De novo sequencing takes the harder route, reading the amino acid sequence directly from the spectrum without any reference database. This is essential for novel proteins, engineered antibodies, or organisms without sequenced genomes. Older algorithms struggled with accuracy, but deep learning tools like DeepNovo, PointNovo, and newer models like PepNet have dramatically improved performance by training neural networks on millions of spectra to recognize fragmentation patterns associated with specific amino acid sequences.

Top-Down vs. Bottom-Up Approaches

The bottom-up workflow described above, where proteins are digested into peptides before analysis, is the most widely used. But it has a fundamental weakness called the “peptide-to-protein inference” problem. When you chop multiple related protein forms into peptides, many of those peptides are shared between different versions of the protein. You lose information about which modifications existed on which intact protein.

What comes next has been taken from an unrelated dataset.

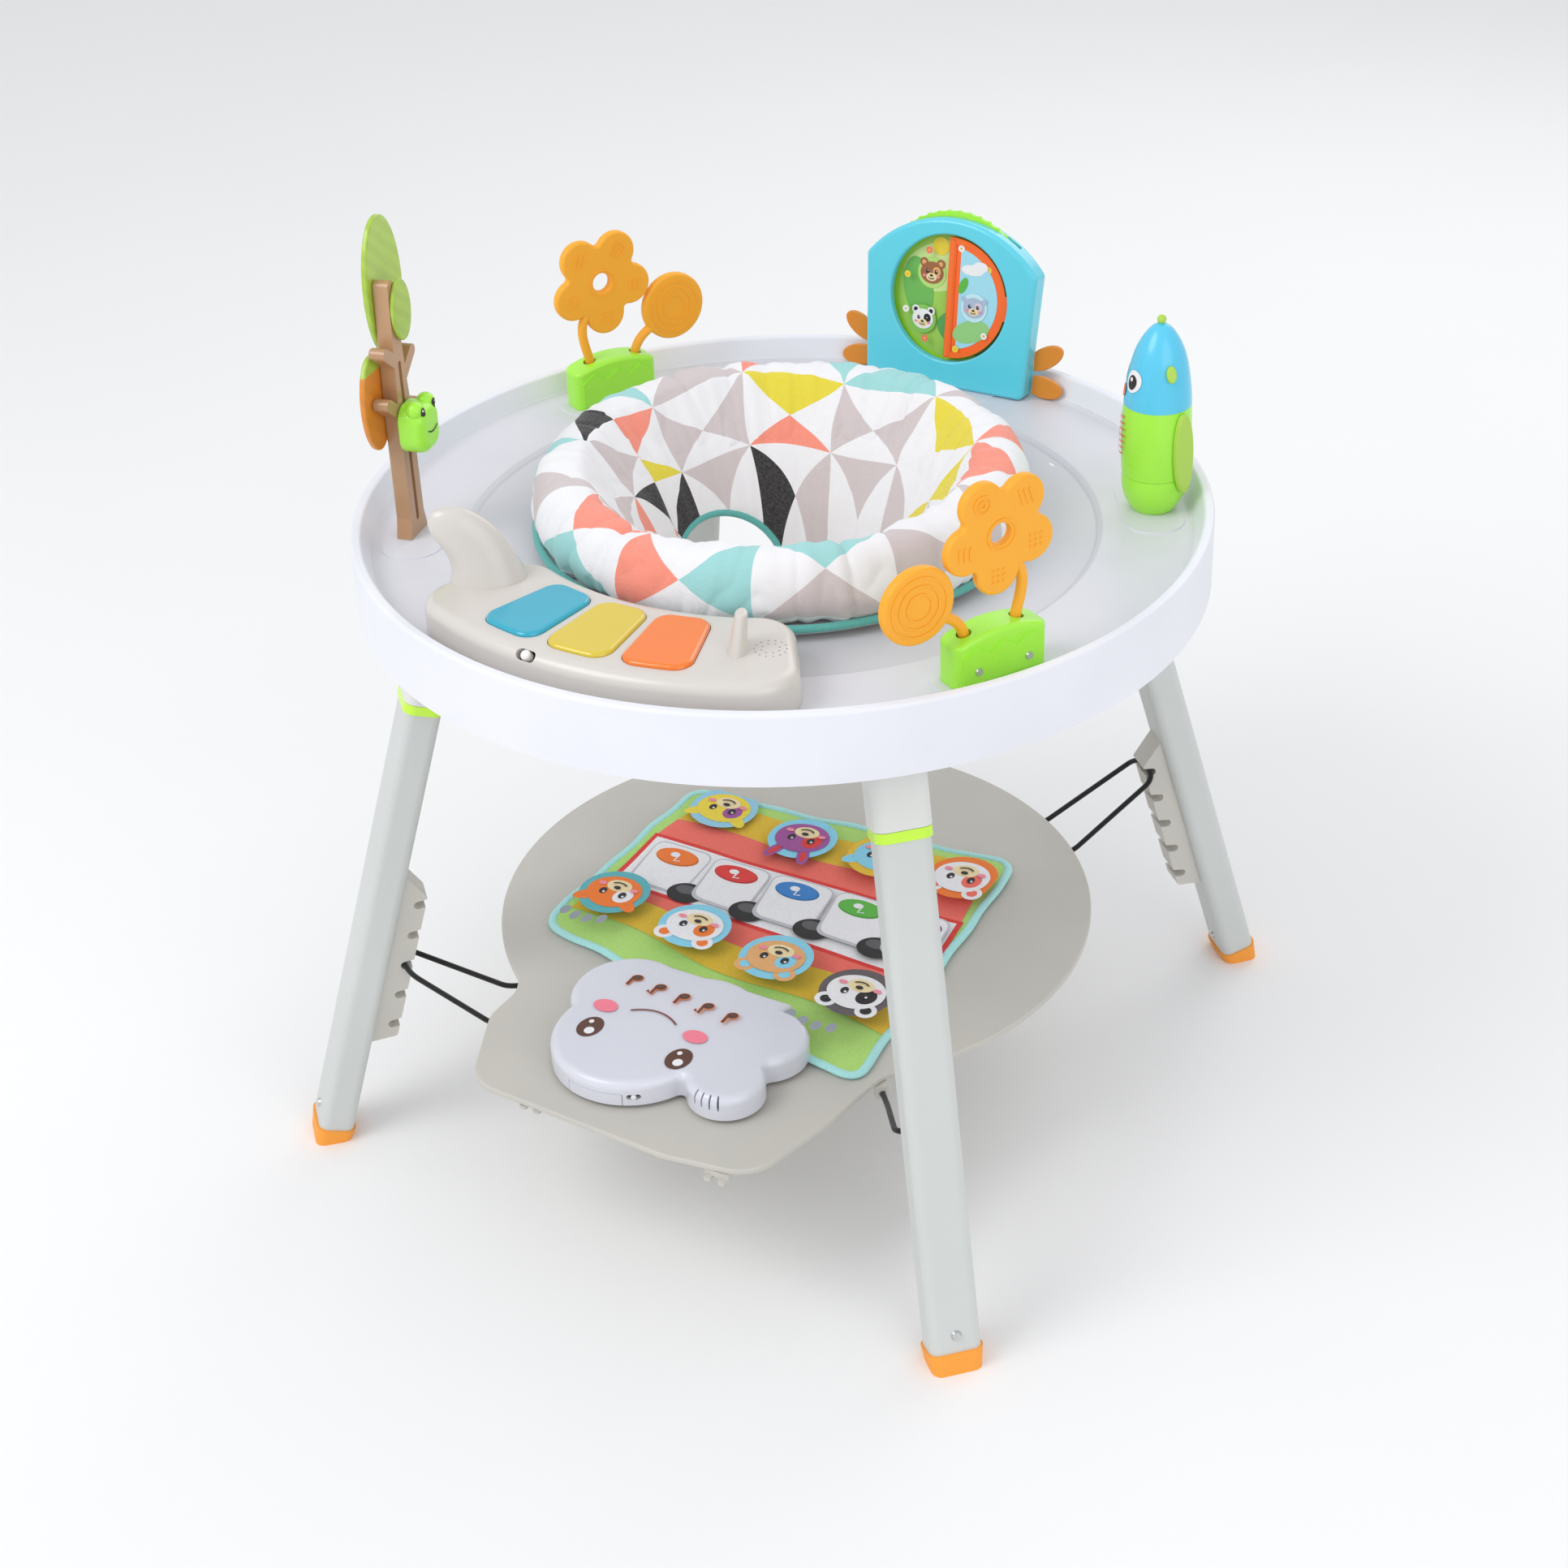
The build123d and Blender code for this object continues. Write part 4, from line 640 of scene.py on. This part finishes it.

Top-down proteomics skips the digestion step entirely, feeding whole intact proteins into the mass spectrometer. This preserves the complete picture: you can see all the modifications on a single protein molecule and distinguish between closely related protein forms (called proteoforms) that would look identical after digestion. Top-down analysis is particularly valuable for identifying where chemical modifications sit on a protein and for quantifying how much of each protein variant is present in a sample. The tradeoff is that intact proteins are harder to separate, fragment, and analyze, so the technique requires more specialized instrumentation.

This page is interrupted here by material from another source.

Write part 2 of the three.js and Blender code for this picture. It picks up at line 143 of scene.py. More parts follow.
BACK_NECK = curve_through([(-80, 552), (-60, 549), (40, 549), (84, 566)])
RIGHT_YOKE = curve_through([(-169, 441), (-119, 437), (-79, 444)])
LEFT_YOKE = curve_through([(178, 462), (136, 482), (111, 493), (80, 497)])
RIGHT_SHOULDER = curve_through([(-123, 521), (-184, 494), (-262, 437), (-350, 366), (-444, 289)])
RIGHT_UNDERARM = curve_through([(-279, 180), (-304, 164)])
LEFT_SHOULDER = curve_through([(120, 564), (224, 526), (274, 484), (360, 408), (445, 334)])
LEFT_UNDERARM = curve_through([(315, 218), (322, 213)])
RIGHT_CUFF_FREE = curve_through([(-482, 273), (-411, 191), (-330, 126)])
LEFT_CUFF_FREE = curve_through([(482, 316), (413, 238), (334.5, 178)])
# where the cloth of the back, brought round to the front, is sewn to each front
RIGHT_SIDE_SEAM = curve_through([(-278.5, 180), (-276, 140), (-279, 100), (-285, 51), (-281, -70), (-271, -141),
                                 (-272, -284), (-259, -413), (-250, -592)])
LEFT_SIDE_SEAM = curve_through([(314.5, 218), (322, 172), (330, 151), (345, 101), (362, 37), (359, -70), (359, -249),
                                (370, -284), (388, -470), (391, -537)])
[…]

Detecting Chemical Modifications

Proteins in living cells are frequently modified after they’re built. Phosphorylation, where a phosphate group is added to an amino acid, is one of the most important modifications because it acts as an on/off switch for many cellular processes. Mass spectrometry detects phosphorylation by the characteristic mass increase of 80 Daltons it adds to a peptide. During fragmentation, phosphorylated peptides often lose the phosphate group (a loss of 80 or 98 mass units, depending on which amino acid was modified), which serves as a diagnostic signal.

Pinpointing exactly which amino acid carries the modification can be tricky. Sulfation, a different modification, also adds exactly 80 Daltons, making it easy to confuse with phosphorylation. Distinguishing between the two requires careful analysis of the fragmentation patterns and sometimes specialized fragmentation techniques.

Sample Preparation Matters

No sequencing method works well on a dirty sample. Before any sequencing can begin, the protein needs to be isolated and purified from whatever biological mixture it came from, whether that’s blood, cell culture, or tissue. There’s no single test that proves a protein sample is “pure.” Instead, purity is assessed indirectly by checking for specific types of contaminants and demonstrating their absence using techniques like gel electrophoresis or chromatography.

For mass spectrometry, contaminants like salts, detergents, and other proteins can suppress the signal or crowd out the peptides you’re trying to measure. Standard preparation includes unfolding the protein with a chemical denaturant, breaking any disulfide bonds that hold the protein’s shape together, and then digesting with trypsin or other enzymes. Each step needs to be cleaned up before the sample enters the mass spectrometer.

Nanopore Sequencing: A Technology in Progress

Nanopore sequencing revolutionized DNA analysis by reading single molecules in real time as they thread through a tiny pore. Adapting this technology for proteins is an active area of research, and several groups have demonstrated that nanopores can identify proteins by reading patterns as fragments or whole molecules pass through. However, true de novo protein sequencing, reconstructing a complete unknown sequence from scratch, remains an unsolved challenge. Proteins don’t have a uniform electrical charge like DNA, making it harder to control their movement through the pore at a steady, readable pace. Reconstructing full sequences from the signals nanopores produce still requires significant computational and experimental advances.